For the 2019 Good Friday service on April 19, we followed a lightly modified of this Good Friday Lutheran Tenebrae service outline from the last couple years. No specific text for tonight other than John’s passion reading, although I was additionally inspired by this quick Good Friday reflection on Facebook by Archbishop of Canterbury Justin Welby. Here’s my sermon.
The cross is the symbol of Christianity. Have you ever stopped to think about how odd that is?
Now, we know the cross is not the end of the story. We know what the women will find when they come to the tomb early on Sunday morning.
We know Jesus has defeated the power of the grave. We know he’s alive.
And there are all kinds of symbols for the resurrection, images like a butterfly emerging transformed out of a cocoon, an egg with its life-giving nourishment contained within a hard shell, the lily with its beauty emerging in the spring out of a dead-looking bulb buried in the ground.
Yet the cross is our primary symbol of faith. People who are not Christians recognize church buildings because they have a cross. This is the marker we put on grave stones. We are used to it, but remember, a cross is not an appealing symbol – it’s a means of death, a method of execution.
If Jesus had come at a different point in history, the symbol of our faith might be a hangman’s noose, or an electric chair, or a needle for lethal injection. I’ve never taken a marketing or branding class, but I’m pretty sure no consultant would ever recommend a brutal instrument of torture as your logo.
The identity marker of our faith is a symbol of defeat, the lowest point in all of history. The man at the center of our hope for eternity was arrested by the government as a criminal and killed. This is the message we proclaim to the world. Isn’t that strange?

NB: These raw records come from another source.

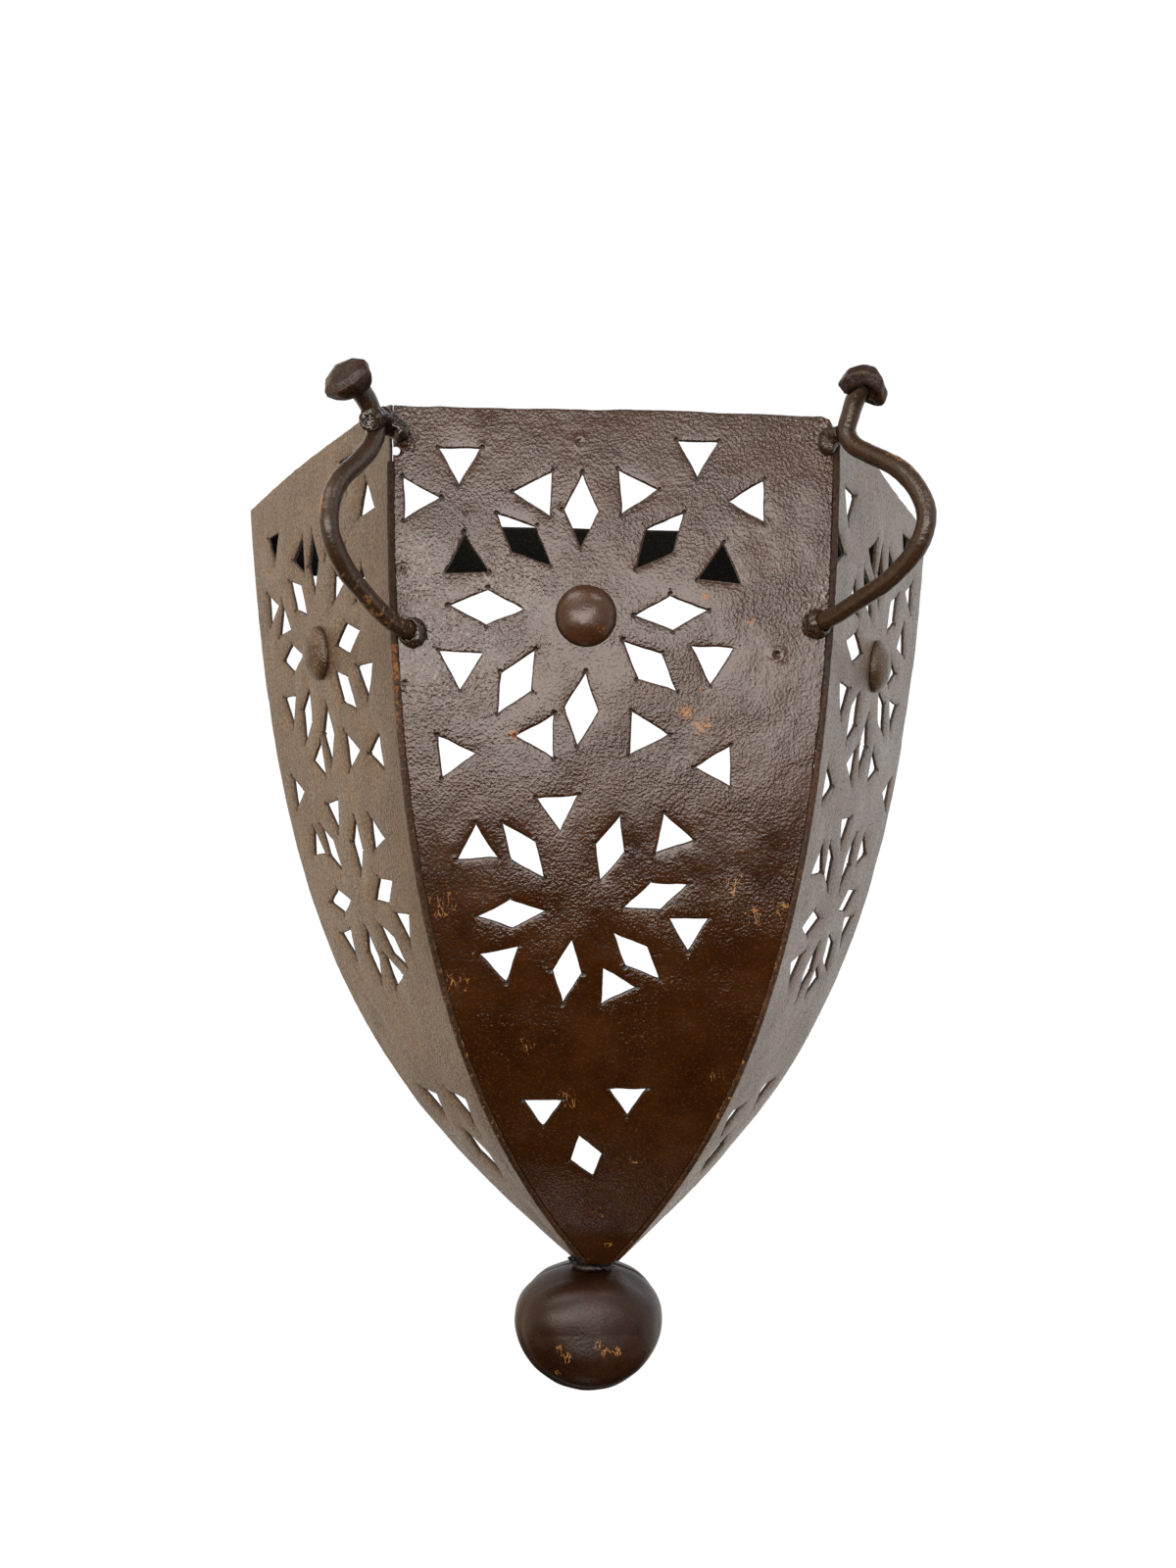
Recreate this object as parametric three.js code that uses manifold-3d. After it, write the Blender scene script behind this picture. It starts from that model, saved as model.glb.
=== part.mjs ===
// Pierced iron wall sconce: three bent sheet panels, two scroll rods with forged heads, a ball at the tip.
// Millimetres. X runs to the right, Y into the wall and Z up. The wall is the plane y = 0, and the origin
// is on the rear face of the strap that hangs on it. The shell is worked out from its rim, at height 0,
// and then lifted as one group.
import * as THREE from "three";
import { mergeVertices } from "three/addons/utils/BufferGeometryUtils.js";
import Module from "manifold-3d";

const wasm = await Module();
wasm.setup();

// Clearance between neighbouring pieces
const gap = 0.3;

// Shell: half a hexagon in plan, whose radius shrinks to a tip
const sheet = 1.2; // thickness of the three panels
const rimRadius = 160; // from the middle of the back to a rear corner, at the rim
const tipRadius = 10.8;
const shellHeight = 332;
const upperPull = [144.5, -202]; // Bezier handles of the profile, as radius and height
const lowerPull = [97.5, -263.5];
const seamSpread = 0.984; // half width of the front panel against half the radius, at the rim and the tip
const seamBulge = 0.06; // how much wider the front panel is half way down
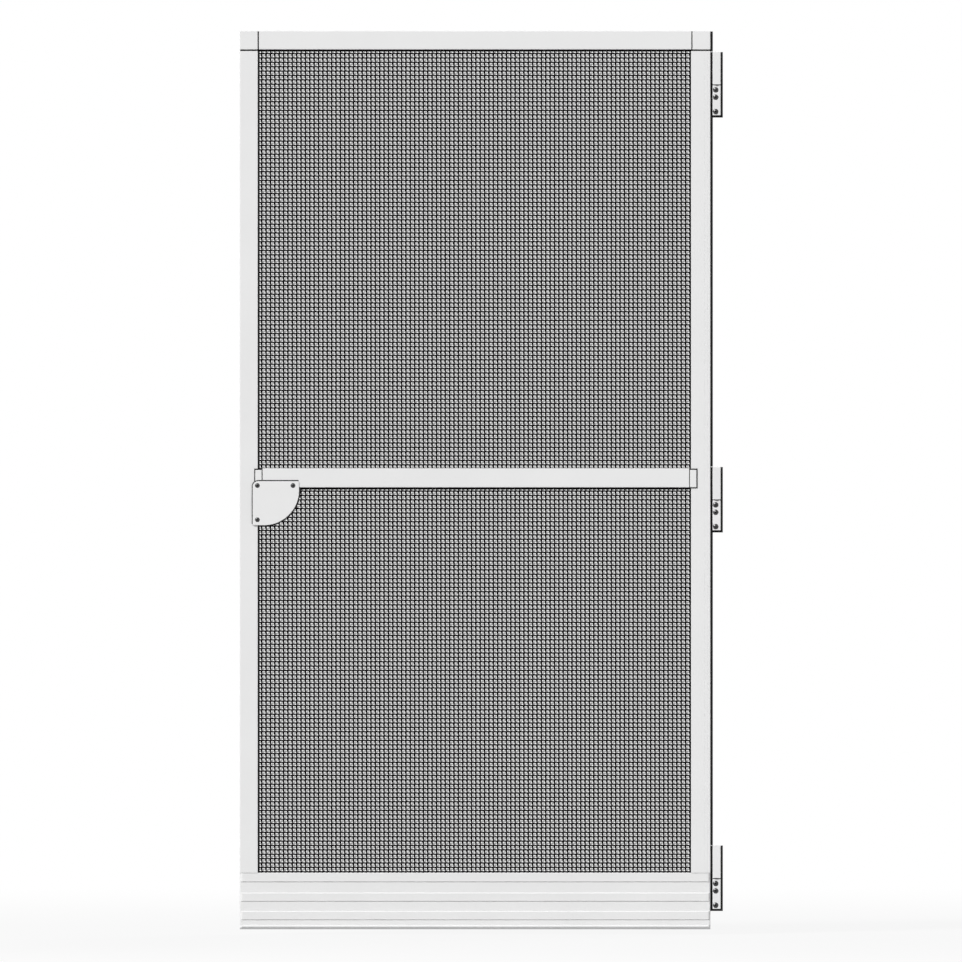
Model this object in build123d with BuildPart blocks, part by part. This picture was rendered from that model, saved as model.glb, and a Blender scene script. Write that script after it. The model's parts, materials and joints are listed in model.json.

And yet, of course, that’s exactly the point. The unique claim of Christianity is that God—the almighty Creator of the cosmos, the one who formed the heavens and the earth—has become one of us. Our God has been born into the world, into a humble peasant family in a backwater village, and lived a full human life, even to the point of death, even to the most painful death we can imagine.
This is what the writer to the Hebrews is talking about. We do not have a high priest who is unable to sympathize with our weaknesses, but we have one who in every respect has been tested as we are, yet without sin.
The cross is the ultimate symbol of God’s love, because it shows just how far God is willing to go for you and me. The story of the cross—the story of Good Friday—is the story of a God who is so much in love with God’s people, so much in love with you, that God is willing to do whatever it takes to be with us.
When we humans failed to live in right relationship with God, when we went our own way of sin, when we separated ourselves from God, God came chasing after us, all the way into our world. On the cross, God makes us righteous, God brings us back into right relationship with our Creator.
Last night, on Maundy Thursday, we heard Jesus give his followers a new commandment: Love one another as I have loved you. Wash each other’s feet. Serve one another.
Tonight, we see how far Jesus will go out of love. We see how wide his arms will stretch to reach for his beloved. Jesus, the one who was tested in every way as we are but did not sin, took our sins into himself and put them to death on the cross.
All the wrong things we’ve done, all the times we’ve ignored God, or looked for life on our own, all the times we’ve run away from God, all the punishments we deserve, Jesus our sinless high priest takes and puts to death.
As he cries out from the cross, he is forsaken by God. Our sins separate him from the Father. And Jesus’ death is our atonement – it brings us back to being at one with our Creator. Jesus is separated so we don’t have to be. We claim the cross as our symbol because the cross bridges the gap of our sin and restores us to righteousness, to a right relationship with God.
And on Sunday, we’ll hear the rest of the story, because Jesus’ death is not the end, because God has done what we cannot do. The symbol of death is transformed into the symbol of life. The symbol of defeat becomes the symbol of God’s greatest victory.
As you listen tonight to the story of Jesus’ passion, I invite you to reflect on the miracle of the cross. Think about the awesome love of God who has come to live among us and die for us.
Think about the times you have turned away from God, the sins that separate you from God, the things in your life you’ve put before God.
I invite you to take a minute right now and write some of them down. There’s a piece of paper in your bulletin labeled “My sin.” It has a verse about how our sins separate us from God.
Write down your confession, the things that come between you and God. Don’t put your name on it; this is between you and God. Write in code if you want to, but write something down.
Then, later in the service, you’ll be able to nail it to the cross as a reminder that Jesus has put to death your sins.